Wednesday, February 15, 2006

What's a Poet?

I agree that the tendency to construct a person out of words, and to interpolate into these words whatever we know about a poet--Josh plays D and D, Jordan likes Anime, some of us are parents, some aren't--is probably to some degree inevitable, and indeed I don't think there's anything wrong with this kind of reading practice, as long as it's one practice among many.

But there's a big difference between missing the words for the poet, looking past the page to the life, and seeing the poet as words, as an authorial intention emanating not from an apartment in D.C. or Oakland but from the particular arrangement of verbal references language allows. So much of the poetry that I value frustrates any other kind of experience. And although I know that the part of me that seeks to predict the behavior of others will always construct some kind of intention, there is poetry that reminds me of what a fictional intention this is--and thank god.
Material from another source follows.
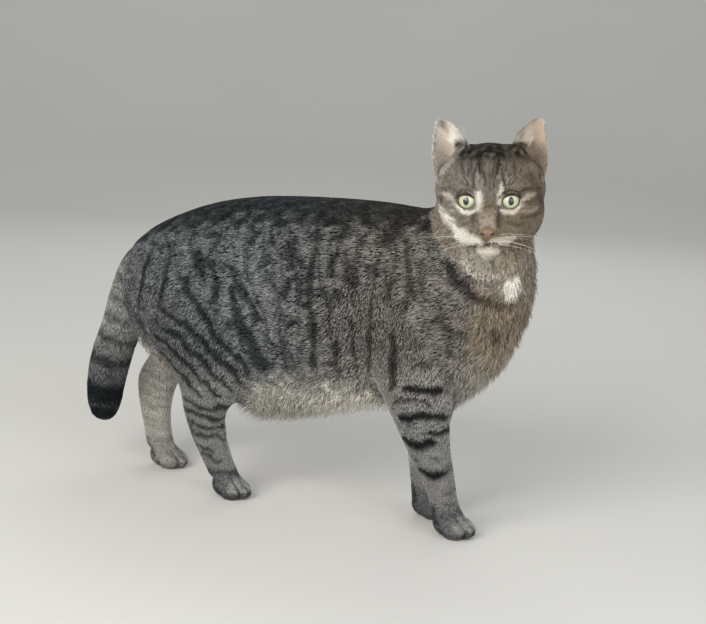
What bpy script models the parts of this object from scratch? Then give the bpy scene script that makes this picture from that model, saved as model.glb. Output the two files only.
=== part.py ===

I'm very sympathetic to the desire to recuperate terms like personality and sensibility for poetry criticism. But, for me, it's important to know what I'm talking about.

"What makes my image of him into an image of him. Not its looking like him!"

Otherwise, aren't we just playing Oprahs to The Tiny's Freys and James? As Jane reminded us awhile back--a comment that Ron reiterated--most of the cultural forms with "wide circulation" love the idea of poetry, the idea of the poet, the life of the poet, but they don't want to do the hard work of actually reading a poem.

And this is one of the ways Kasey's category 2 turns into category 1. This is the way we start working for Sales rather than R&D.